### INSTRUCTION
Your task is to repeat all of the material exactly.

### RECORDS FOR THIS TASK
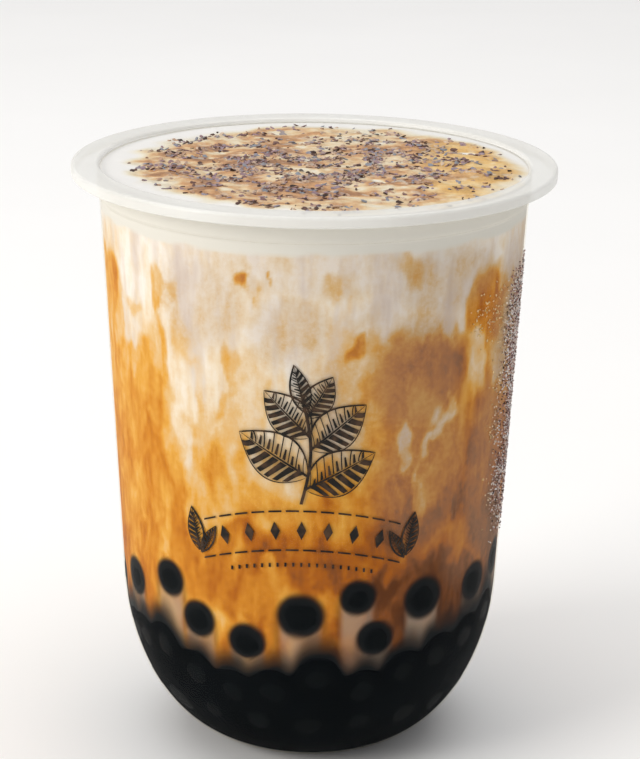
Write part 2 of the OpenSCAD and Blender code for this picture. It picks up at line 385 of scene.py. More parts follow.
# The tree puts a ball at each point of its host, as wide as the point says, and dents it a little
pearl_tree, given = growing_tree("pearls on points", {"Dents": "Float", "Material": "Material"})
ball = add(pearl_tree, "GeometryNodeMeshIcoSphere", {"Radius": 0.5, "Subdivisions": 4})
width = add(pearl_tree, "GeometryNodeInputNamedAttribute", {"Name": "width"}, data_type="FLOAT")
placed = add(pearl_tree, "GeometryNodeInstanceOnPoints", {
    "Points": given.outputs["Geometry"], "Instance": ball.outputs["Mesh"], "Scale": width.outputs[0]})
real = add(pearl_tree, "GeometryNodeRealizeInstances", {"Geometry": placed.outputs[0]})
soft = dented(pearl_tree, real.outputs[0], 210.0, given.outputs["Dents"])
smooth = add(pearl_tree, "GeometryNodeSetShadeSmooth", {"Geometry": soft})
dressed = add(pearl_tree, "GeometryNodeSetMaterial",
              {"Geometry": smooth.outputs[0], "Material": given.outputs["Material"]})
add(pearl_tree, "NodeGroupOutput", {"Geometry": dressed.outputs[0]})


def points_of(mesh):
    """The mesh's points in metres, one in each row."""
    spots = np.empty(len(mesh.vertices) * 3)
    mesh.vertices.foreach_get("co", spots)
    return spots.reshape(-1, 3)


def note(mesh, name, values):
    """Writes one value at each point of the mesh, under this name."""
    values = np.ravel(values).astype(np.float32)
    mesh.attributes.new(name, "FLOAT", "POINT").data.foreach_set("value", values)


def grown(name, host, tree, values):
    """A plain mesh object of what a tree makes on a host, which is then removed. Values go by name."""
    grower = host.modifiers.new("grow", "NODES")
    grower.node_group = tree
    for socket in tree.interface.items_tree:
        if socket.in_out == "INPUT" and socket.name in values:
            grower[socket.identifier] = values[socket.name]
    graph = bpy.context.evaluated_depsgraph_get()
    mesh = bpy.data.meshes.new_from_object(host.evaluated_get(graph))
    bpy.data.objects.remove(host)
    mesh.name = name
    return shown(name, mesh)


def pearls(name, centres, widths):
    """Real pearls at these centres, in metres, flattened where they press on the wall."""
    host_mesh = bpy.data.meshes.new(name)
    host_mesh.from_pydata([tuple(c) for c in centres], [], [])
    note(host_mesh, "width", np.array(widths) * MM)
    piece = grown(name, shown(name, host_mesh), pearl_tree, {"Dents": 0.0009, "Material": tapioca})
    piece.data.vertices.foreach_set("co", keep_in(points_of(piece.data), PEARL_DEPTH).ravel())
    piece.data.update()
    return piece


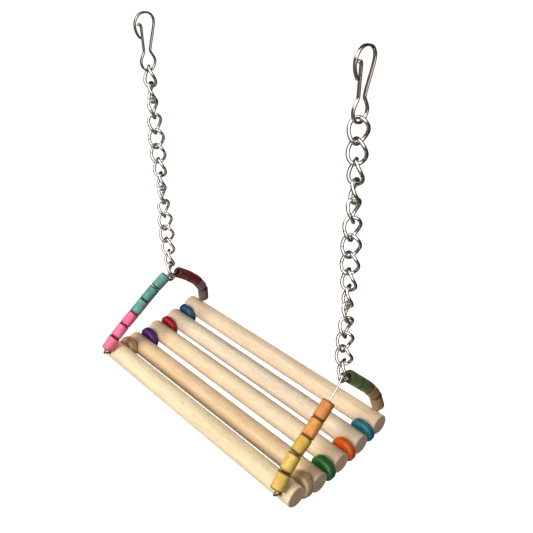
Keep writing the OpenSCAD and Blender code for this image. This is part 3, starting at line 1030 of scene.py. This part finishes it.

### ANSWER
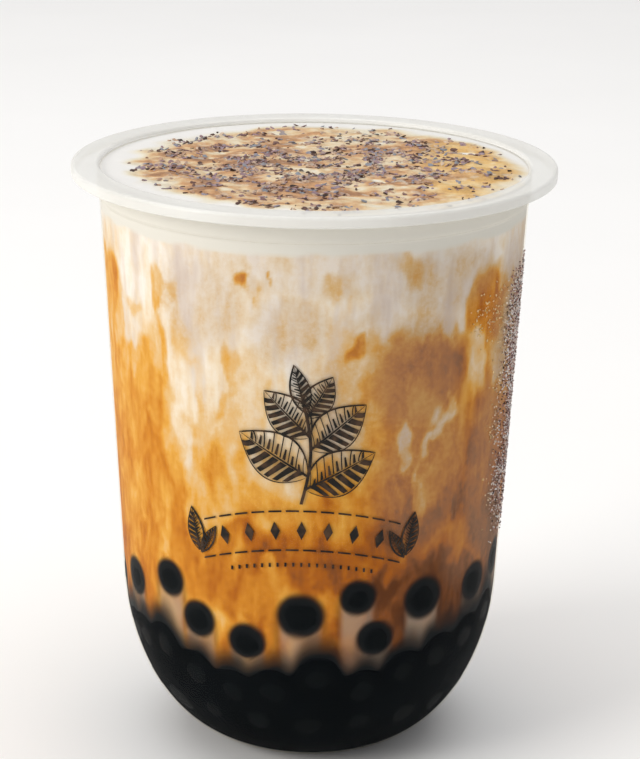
Write part 2 of the OpenSCAD and Blender code for this picture. It picks up at line 385 of scene.py. More parts follow.
# The tree puts a ball at each point of its host, as wide as the point says, and dents it a little
pearl_tree, given = growing_tree("pearls on points", {"Dents": "Float", "Material": "Material"})
ball = add(pearl_tree, "GeometryNodeMeshIcoSphere", {"Radius": 0.5, "Subdivisions": 4})
width = add(pearl_tree, "GeometryNodeInputNamedAttribute", {"Name": "width"}, data_type="FLOAT")
placed = add(pearl_tree, "GeometryNodeInstanceOnPoints", {
    "Points": given.outputs["Geometry"], "Instance": ball.outputs["Mesh"], "Scale": width.outputs[0]})
real = add(pearl_tree, "GeometryNodeRealizeInstances", {"Geometry": placed.outputs[0]})
soft = dented(pearl_tree, real.outputs[0], 210.0, given.outputs["Dents"])
smooth = add(pearl_tree, "GeometryNodeSetShadeSmooth", {"Geometry": soft})
dressed = add(pearl_tree, "GeometryNodeSetMaterial",
              {"Geometry": smooth.outputs[0], "Material": given.outputs["Material"]})
add(pearl_tree, "NodeGroupOutput", {"Geometry": dressed.outputs[0]})


def points_of(mesh):
    """The mesh's points in metres, one in each row."""
    spots = np.empty(len(mesh.vertices) * 3)
    mesh.vertices.foreach_get("co", spots)
    return spots.reshape(-1, 3)


def note(mesh, name, values):
    """Writes one value at each point of the mesh, under this name."""
    values = np.ravel(values).astype(np.float32)
    mesh.attributes.new(name, "FLOAT", "POINT").data.foreach_set("value", values)


def grown(name, host, tree, values):
    """A plain mesh object of what a tree makes on a host, which is then removed. Values go by name."""
    grower = host.modifiers.new("grow", "NODES")
    grower.node_group = tree
    for socket in tree.interface.items_tree:
        if socket.in_out == "INPUT" and socket.name in values:
            grower[socket.identifier] = values[socket.name]
    graph = bpy.context.evaluated_depsgraph_get()
    mesh = bpy.data.meshes.new_from_object(host.evaluated_get(graph))
    bpy.data.objects.remove(host)
    mesh.name = name
    return shown(name, mesh)


def pearls(name, centres, widths):
    """Real pearls at these centres, in metres, flattened where they press on the wall."""
    host_mesh = bpy.data.meshes.new(name)
    host_mesh.from_pydata([tuple(c) for c in centres], [], [])
    note(host_mesh, "width", np.array(widths) * MM)
    piece = grown(name, shown(name, host_mesh), pearl_tree, {"Dents": 0.0009, "Material": tapioca})
    piece.data.vertices.foreach_set("co", keep_in(points_of(piece.data), PEARL_DEPTH).ravel())
    piece.data.update()
    return piece


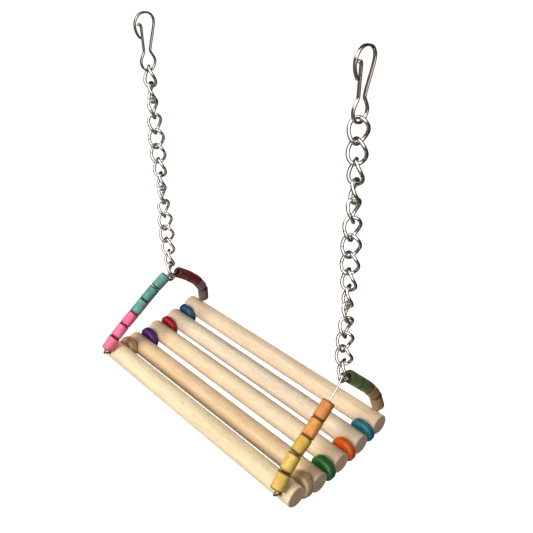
Keep writing the OpenSCAD and Blender code for this image. This is part 3, starting at line 1030 of scene.py. This part finishes it.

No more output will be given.